Red Hills Mine has been commercial since 2002, and has a 30-year contract with neighboring Red Hills Power Plant, which is run by Choctaw Generation Limited Partnership, a subsidiary of Suez Energy. All of Red Hills Power Plant’s power is sold to TVA, which serves Northeast Mississippi.
North American Coal has been negotiating with Mississippi Power for a potential contract for the proposed Kemper IGCC project. Tipton said if a North American contract were made with the company, it would be a long-term contract similar to the one made with the Ackerman mine.
The two factors that influence the price of bringing coal into the South are the price of coal from the mine and the transportation costs of the railroads, Tipton said. Railroad costs change with fluctuating fuel prices, and “the real price of coal is moving it, not mining it,” he said.
Lower quality coal, such as lignite, is more expensive to burn and thus has to be cheaper. Because of its lower quality, it is not transported. A lignite mine is generally located next to the power plant it serves and provides fuel to only one customer. Lignite is not sold on the open market, Tipton said. “You’re not competing against other coals and the marketplace,” he said.
Because lignite is not sold on the market, price forecasts for lignite are not available.
Dismukes said gas prices will have to be more than $8 per million Btu to make the Kemper plant a cost-effective alternative for its customers.
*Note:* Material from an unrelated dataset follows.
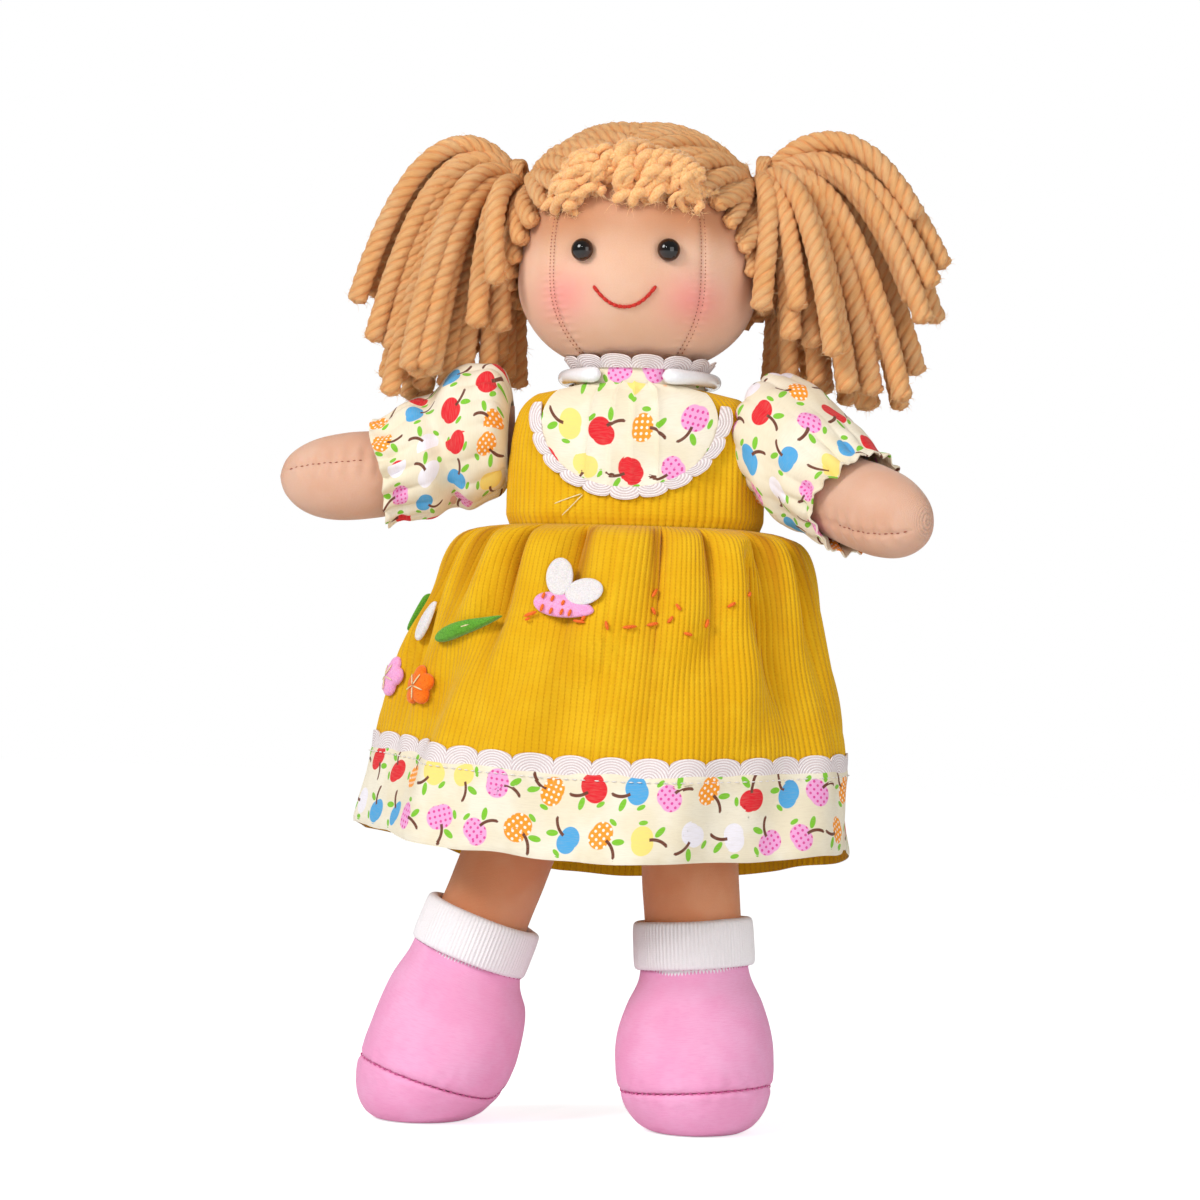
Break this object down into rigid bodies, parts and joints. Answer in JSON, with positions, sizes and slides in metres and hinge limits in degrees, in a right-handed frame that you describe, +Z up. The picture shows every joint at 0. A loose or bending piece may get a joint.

The EIA says prices won’t reach $8 again until 2030. If approved by the Commission, the plant would go commercial in 2014.
“A $2.4-billion plant that has an effective capacity of 582 megawatts results in an effective installed unit cost of over $4,000 per kW. That is about three times more costly, on a per unit basis, than a brand new state-of-the-art natural gas generator. The difference in the capital costs would have to be made up with fuel savings, and in order for fuel savings to offset a capital cost differential of that magnitude, you’d have to see natural gas prices at a level over $8 per million Btu consistently for the next 30 years,” he said.